Government and the Common Good
By and large, progressives have responded to the decades-long conservative assault on the idea that government can serve a positive function by defending particular programs and railing against efforts to strip government of the revenues needed for essential investments. Yet progressives seldom "speak out for the beneficial role of government as a whole."
This silence and the reasons for breaking it are the subject of a recent op-ed by Michael Lipsky and Dianne Stewart of Demos, a public policy organization in New York, in The Chronicle of Philanthropy.
Lipsky and Stewart contend that today's public debate lacks advocates committed to "defending the government institutions on which we depend - those that provide for the common good, finance crucial services, protect us from threats we cannot avoid ourselves, undergird commercial transactions, and plan for the future."

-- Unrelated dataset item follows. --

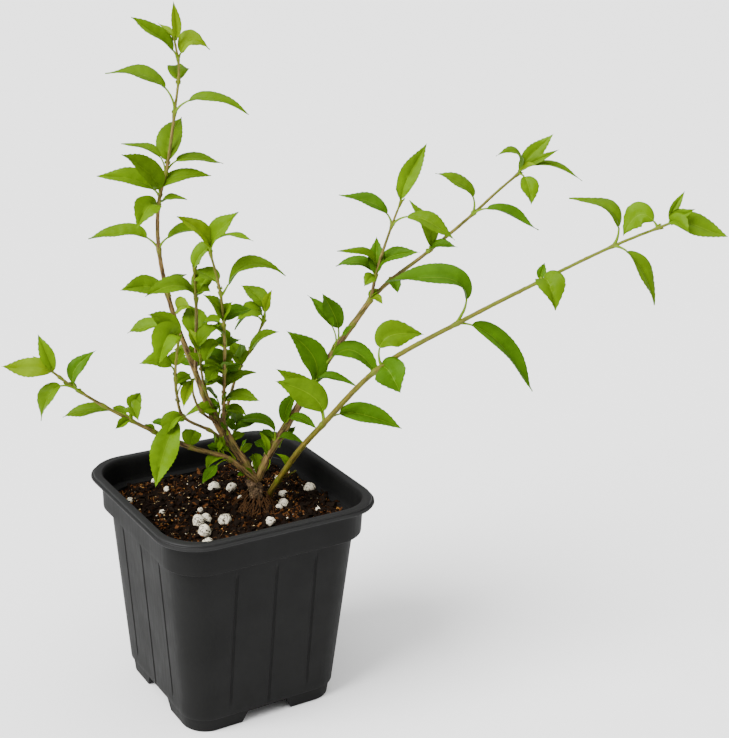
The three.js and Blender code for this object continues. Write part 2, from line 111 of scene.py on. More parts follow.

Philanthropic and nonprofit advocacy groups are, in the authors' opinion, ideally suited to help restore respect for government and show how it "is the place where Americans come together to solve our most pressing problems."
Doing this, however, will require progressive groups to rethink traditional ways of behaving. For example, single issue groups must learn to cooperate with other kinds of progressive organizations, and foundations must not be so wary of grantees making political waves and stirring up public debate, especially in statehouses.
Instead of defending narrow interests and trying slowly to stave off the gutting of the public sector, progressive groups must articulate why government matters and how it can be a positive force that allows society to "best deploy national resources for the common good."